Forcing companies into the public markets
Perhaps the most impactful changes under consideration by the SEC would be to Section 12(g) under the Securities Exchange Act of 1934, which defines the number of “holders of record” a company can have before it is pushed into the public markets by being subject to the same reporting requirements.
While the SEC won’t be able to change this fixed number (currently 2,000) because it’s set by a congressional statute, it is considering changing the way “holders” are counted or adding new triggers to essentially force larger private companies to go public. One potential change would “look through” investment vehicles, such as special purpose vehicles or SPVs — which are currently counted as one “holder” — to count each beneficial owner. This change would penalize diversification and disadvantage less affluent investors who pool their capital to compete with the larger investors who dominate the space.

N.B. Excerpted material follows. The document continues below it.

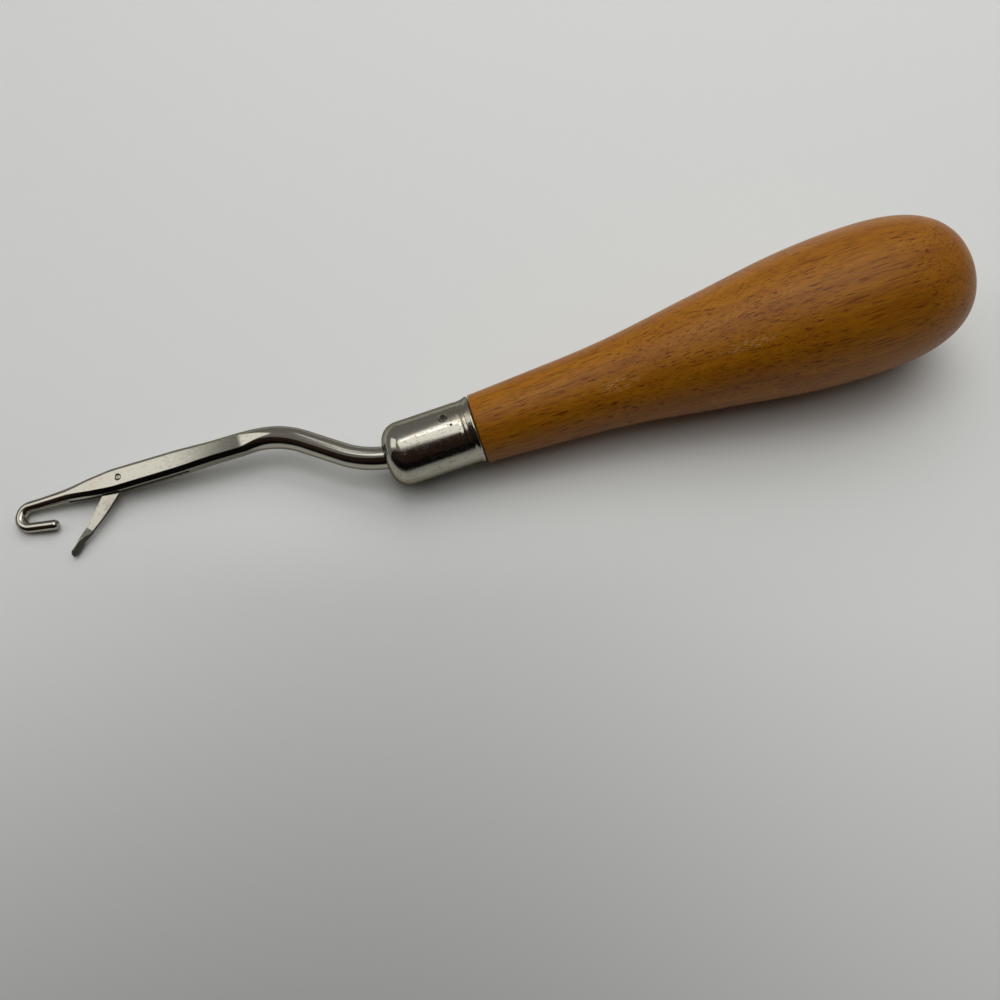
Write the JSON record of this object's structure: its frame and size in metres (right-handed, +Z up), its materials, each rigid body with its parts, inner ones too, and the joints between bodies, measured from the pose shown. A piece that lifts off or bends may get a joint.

Other suggested changes to 12(g) could create earlier triggers based on company valuations or revenues. These artificial boundaries would undermine a growth-stage company’s ability to raise capital by effectively capping the return on investments. They could also have the unintended consequence of increasing market concentration by making growth-stage companies more vulnerable to acquisition by competitors when they approach a valuation or revenue threshold.
What to do about it
Founders and investors need to remain informed about these proposed changes: You can follow the latest SEC news and make your voices heard by engaging in the rule-making process by submitting written comments.
The private markets were central to the American economy’s recovery from the Great Recession and continue to drive innovation and healthy competition in U.S. markets. Restricting entrepreneurs’ access to capital and their ability to grow into large and profitable enterprises would come at the tremendous cost of innovation and job creation.